Find and return each line containing "that".

• Dataset extract:
begin
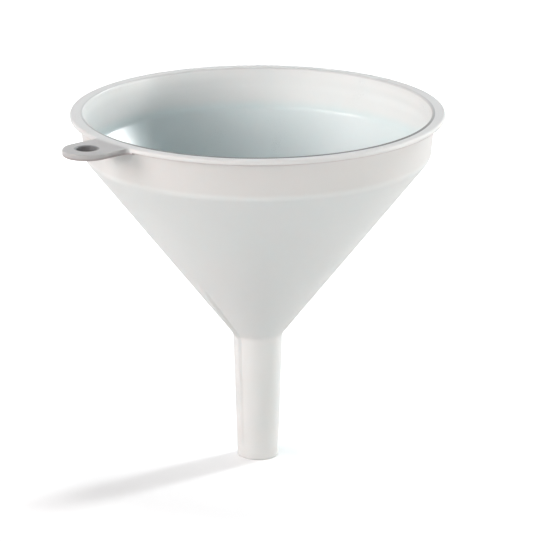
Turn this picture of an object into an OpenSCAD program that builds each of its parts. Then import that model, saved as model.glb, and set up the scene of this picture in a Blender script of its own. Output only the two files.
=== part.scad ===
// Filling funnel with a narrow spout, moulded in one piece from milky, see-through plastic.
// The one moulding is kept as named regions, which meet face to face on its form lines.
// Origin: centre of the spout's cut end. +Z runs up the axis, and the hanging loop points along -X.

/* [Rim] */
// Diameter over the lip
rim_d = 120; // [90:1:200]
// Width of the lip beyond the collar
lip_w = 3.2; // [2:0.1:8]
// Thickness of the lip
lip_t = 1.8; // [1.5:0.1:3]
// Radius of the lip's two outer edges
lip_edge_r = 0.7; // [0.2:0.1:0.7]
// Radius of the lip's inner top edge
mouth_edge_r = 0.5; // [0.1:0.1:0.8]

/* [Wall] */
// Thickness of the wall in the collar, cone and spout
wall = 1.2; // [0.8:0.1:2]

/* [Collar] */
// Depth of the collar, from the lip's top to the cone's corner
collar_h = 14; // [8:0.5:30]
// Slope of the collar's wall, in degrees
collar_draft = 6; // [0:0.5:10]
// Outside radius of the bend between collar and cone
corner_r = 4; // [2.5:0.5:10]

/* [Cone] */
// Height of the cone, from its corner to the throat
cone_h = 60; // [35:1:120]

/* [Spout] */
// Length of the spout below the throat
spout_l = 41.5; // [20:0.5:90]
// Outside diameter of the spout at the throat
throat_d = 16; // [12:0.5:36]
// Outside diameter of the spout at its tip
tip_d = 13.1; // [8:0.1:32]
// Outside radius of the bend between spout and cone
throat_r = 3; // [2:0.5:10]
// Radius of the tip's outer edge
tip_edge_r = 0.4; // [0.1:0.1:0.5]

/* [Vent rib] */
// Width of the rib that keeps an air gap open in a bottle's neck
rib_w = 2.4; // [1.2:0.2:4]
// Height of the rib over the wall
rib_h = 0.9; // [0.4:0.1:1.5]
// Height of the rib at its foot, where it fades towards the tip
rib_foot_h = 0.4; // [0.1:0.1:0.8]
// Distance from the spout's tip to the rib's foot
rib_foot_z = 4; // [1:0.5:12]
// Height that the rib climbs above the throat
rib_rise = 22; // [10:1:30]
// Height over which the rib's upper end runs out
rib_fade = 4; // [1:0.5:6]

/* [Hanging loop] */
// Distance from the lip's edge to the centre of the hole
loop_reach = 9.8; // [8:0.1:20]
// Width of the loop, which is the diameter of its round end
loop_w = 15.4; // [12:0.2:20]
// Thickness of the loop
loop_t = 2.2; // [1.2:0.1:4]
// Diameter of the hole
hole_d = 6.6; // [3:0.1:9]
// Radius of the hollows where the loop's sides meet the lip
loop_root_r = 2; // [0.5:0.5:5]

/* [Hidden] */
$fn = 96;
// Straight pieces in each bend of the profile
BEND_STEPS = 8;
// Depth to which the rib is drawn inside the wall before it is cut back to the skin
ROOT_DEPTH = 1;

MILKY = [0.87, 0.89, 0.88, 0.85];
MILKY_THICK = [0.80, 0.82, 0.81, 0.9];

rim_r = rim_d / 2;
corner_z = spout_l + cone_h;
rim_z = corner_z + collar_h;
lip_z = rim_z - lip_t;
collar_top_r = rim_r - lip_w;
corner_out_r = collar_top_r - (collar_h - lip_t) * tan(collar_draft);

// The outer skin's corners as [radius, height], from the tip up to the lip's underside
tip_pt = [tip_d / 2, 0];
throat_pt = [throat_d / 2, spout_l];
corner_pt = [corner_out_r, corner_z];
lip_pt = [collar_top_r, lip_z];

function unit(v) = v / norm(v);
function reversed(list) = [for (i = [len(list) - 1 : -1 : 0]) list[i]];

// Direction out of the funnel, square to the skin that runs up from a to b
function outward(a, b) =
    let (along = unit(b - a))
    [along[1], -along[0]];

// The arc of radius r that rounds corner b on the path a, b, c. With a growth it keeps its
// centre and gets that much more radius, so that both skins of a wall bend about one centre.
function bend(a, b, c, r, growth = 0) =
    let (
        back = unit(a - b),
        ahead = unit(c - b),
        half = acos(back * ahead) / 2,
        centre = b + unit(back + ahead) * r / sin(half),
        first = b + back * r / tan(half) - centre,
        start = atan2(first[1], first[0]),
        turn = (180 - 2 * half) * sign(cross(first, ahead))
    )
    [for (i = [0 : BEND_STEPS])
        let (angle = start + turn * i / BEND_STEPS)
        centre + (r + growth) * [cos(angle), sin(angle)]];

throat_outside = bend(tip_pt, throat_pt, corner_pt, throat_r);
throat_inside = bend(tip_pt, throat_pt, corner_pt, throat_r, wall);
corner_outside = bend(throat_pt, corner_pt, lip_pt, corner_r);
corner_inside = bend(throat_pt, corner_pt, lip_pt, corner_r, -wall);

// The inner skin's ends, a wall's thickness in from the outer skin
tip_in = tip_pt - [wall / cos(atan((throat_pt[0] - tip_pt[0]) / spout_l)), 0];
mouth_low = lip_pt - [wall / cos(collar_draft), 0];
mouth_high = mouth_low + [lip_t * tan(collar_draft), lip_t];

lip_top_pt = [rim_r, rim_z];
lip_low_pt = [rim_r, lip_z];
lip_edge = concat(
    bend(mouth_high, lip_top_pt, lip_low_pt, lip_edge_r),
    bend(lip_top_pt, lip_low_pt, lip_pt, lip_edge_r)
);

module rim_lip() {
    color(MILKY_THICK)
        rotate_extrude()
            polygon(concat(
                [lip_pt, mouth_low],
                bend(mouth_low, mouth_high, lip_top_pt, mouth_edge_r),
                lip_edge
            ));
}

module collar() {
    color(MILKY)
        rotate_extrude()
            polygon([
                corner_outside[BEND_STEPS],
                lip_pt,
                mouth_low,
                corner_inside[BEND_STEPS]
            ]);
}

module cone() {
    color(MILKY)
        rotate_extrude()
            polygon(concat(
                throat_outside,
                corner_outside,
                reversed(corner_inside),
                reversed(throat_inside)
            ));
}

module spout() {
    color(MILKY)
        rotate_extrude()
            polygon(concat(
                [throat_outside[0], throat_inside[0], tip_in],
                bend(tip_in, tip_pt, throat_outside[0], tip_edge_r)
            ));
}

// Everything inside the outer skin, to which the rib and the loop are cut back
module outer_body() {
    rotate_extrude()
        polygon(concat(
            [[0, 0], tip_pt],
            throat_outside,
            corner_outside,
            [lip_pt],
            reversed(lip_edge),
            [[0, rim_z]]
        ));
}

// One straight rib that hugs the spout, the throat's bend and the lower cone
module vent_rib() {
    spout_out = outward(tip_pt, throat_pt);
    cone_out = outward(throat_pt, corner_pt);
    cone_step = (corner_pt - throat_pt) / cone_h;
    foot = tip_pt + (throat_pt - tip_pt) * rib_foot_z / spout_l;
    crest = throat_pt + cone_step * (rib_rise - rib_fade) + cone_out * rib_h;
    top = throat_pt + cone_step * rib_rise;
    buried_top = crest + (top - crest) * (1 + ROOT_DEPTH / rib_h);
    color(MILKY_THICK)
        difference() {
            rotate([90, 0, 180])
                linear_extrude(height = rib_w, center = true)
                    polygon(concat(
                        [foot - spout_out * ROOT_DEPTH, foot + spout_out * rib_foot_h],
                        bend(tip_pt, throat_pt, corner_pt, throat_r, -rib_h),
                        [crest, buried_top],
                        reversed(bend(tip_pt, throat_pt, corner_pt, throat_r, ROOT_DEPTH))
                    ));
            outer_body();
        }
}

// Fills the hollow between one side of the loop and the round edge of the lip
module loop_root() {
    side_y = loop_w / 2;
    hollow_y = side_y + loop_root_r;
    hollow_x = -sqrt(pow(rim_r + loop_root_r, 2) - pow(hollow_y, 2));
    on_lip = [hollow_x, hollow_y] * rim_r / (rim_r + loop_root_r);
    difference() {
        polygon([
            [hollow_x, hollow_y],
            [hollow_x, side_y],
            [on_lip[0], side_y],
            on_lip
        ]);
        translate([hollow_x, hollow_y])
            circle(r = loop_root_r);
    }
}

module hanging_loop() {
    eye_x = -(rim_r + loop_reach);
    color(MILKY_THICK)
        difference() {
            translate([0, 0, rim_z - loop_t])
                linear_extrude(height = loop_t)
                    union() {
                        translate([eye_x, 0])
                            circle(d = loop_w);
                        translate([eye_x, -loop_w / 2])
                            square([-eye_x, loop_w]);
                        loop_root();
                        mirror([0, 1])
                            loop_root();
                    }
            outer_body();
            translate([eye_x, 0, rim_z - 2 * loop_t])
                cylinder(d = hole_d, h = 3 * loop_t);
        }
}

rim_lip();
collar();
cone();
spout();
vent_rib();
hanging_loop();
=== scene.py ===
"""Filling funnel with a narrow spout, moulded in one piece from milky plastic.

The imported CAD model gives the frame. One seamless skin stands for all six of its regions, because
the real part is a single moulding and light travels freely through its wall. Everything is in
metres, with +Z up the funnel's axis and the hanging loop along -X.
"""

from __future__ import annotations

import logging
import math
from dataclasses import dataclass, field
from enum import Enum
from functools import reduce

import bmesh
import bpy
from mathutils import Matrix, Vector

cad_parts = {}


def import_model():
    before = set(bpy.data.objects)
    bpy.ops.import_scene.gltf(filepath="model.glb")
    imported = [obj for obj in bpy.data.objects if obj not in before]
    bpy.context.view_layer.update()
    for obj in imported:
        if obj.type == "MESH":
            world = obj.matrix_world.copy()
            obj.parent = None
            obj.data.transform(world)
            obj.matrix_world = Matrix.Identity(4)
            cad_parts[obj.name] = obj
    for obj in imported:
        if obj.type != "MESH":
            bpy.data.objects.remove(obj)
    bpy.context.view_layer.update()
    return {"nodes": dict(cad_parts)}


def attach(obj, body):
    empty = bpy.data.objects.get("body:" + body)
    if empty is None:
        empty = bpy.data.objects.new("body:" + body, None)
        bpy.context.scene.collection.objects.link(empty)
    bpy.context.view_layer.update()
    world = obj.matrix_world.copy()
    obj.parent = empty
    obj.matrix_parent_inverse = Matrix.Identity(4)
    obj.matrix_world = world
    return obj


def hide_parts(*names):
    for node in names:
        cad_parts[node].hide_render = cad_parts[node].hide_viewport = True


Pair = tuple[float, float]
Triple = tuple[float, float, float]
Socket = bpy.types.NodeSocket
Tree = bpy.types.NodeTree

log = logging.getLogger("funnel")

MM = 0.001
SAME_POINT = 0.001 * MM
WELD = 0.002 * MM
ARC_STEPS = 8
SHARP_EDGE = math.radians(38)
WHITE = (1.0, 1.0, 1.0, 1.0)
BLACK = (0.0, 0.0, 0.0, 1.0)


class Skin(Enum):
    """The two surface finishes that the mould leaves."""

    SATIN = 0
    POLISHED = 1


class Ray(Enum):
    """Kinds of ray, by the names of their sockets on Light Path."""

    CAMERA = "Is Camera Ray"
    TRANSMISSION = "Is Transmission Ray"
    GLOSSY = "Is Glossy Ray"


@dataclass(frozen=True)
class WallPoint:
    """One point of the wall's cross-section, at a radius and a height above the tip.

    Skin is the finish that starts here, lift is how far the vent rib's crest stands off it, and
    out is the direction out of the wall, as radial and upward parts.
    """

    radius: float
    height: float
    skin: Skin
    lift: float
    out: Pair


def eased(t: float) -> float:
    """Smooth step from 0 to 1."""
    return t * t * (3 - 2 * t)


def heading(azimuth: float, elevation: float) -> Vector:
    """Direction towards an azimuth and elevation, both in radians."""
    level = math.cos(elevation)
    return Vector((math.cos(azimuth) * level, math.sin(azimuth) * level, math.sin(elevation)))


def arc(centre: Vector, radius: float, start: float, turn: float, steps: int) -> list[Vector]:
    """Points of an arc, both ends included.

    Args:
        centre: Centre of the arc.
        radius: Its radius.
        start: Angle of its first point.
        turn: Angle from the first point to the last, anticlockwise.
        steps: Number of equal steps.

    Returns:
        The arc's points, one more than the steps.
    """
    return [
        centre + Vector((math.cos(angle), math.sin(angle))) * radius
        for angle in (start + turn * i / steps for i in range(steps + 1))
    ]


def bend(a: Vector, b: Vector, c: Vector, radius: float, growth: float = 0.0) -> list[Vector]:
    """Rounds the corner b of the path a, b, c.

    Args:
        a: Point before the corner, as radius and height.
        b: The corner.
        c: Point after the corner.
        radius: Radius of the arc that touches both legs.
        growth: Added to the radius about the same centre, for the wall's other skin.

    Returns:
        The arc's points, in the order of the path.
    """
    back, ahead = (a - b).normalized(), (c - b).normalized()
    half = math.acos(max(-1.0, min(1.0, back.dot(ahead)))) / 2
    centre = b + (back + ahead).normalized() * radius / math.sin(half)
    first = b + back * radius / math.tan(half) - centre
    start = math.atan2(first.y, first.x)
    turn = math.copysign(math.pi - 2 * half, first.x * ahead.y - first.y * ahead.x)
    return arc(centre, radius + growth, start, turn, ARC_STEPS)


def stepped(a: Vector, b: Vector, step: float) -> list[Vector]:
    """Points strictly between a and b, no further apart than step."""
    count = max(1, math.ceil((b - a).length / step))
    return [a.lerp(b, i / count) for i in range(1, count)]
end
• Written reply:
Turn this picture of an object into an OpenSCAD program that builds each of its parts. Then import that model, saved as model.glb, and set up the scene of this picture in a Blender script of its own. Output only the two files.
// Width of the rib that keeps an air gap open in a bottle's neck
// Height that the rib climbs above the throat
// Direction out of the funnel, square to the skin that runs up from a to b
// The arc of radius r that rounds corner b on the path a, b, c. With a growth it keeps its
// centre and gets that much more radius, so that both skins of a wall bend about one centre.
// One straight rib that hugs the spout, the throat's bend and the lower cone
    """The two surface finishes that the mould leaves."""
    Skin is the finish that starts here, lift is how far the vent rib's crest stands off it, and
        radius: Radius of the arc that touches both legs.